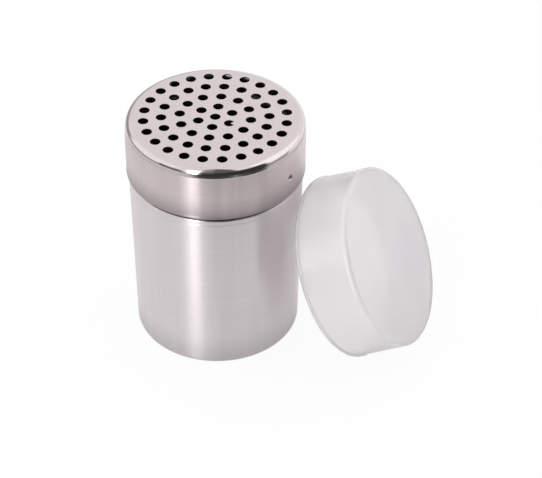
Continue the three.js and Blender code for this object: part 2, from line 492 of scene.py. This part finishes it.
@dataclass(frozen=True)
class PressedSteel(Finish):
    """Stainless steel sheet: as rolled on the plate, polished by the drawing die on the rim.

    The flat plate is a little mottled and has a soft sheen. The rim mirrors its surroundings
    sharply, and its foot is painted darker: painted shade for the dark line that it mirrors there.
    sharply, and is duller at its foot, where the skirt's brush ran over it.
    """

    name: str = "pressed_steel_plate_and_polished_rim"
    plate_colour: str = "#ccc2c1"
    rim_colour: str = "#cdc5c4"
    plate_roughness: float = 0.32
    rim_roughness: float = 0.10
    # From and to, by distance from the axis: the rim's polish, and the painted shade at the rim's
    # foot
    rim_mm: Pair = (32.2, 33.1)
    painted_rim_shade_mm: Pair = (34.4, 34.62)
    painted_rim_shade_tone: float = 0.78
    # The steel's grain is about 0.05 mm across. Its mottle is as coarse as it needs to be to show.
    mottle_mm: float = 0.6
    mottle_tone: float = 0.07
    mottle_depth_mm: float = 0.004
    cloud_mm: float = 9.0
    cloud_tone: float = 0.02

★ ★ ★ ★

## TASK BRIEF:
Would you reproduce the material above in full, exactly as given?

## ANSWER TO THIS PROBLEM:
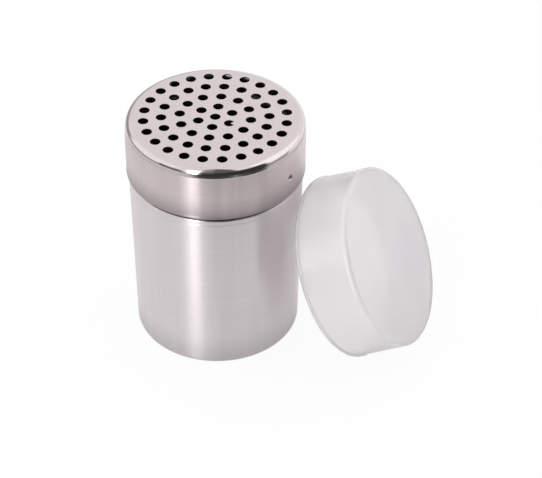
Continue the three.js and Blender code for this object: part 2, from line 492 of scene.py. This part finishes it.
@dataclass(frozen=True)
class PressedSteel(Finish):
    """Stainless steel sheet: as rolled on the plate, polished by the drawing die on the rim.

    The flat plate is a little mottled and has a soft sheen. The rim mirrors its surroundings
    sharply, and its foot is painted darker: painted shade for the dark line that it mirrors there.
    sharply, and is duller at its foot, where the skirt's brush ran over it.
    """

    name: str = "pressed_steel_plate_and_polished_rim"
    plate_colour: str = "#ccc2c1"
    rim_colour: str = "#cdc5c4"
    plate_roughness: float = 0.32
    rim_roughness: float = 0.10
    # From and to, by distance from the axis: the rim's polish, and the painted shade at the rim's
    # foot
    rim_mm: Pair = (32.2, 33.1)
    painted_rim_shade_mm: Pair = (34.4, 34.62)
    painted_rim_shade_tone: float = 0.78
    # The steel's grain is about 0.05 mm across. Its mottle is as coarse as it needs to be to show.
    mottle_mm: float = 0.6
    mottle_tone: float = 0.07
    mottle_depth_mm: float = 0.004
    cloud_mm: float = 9.0
    cloud_tone: float = 0.02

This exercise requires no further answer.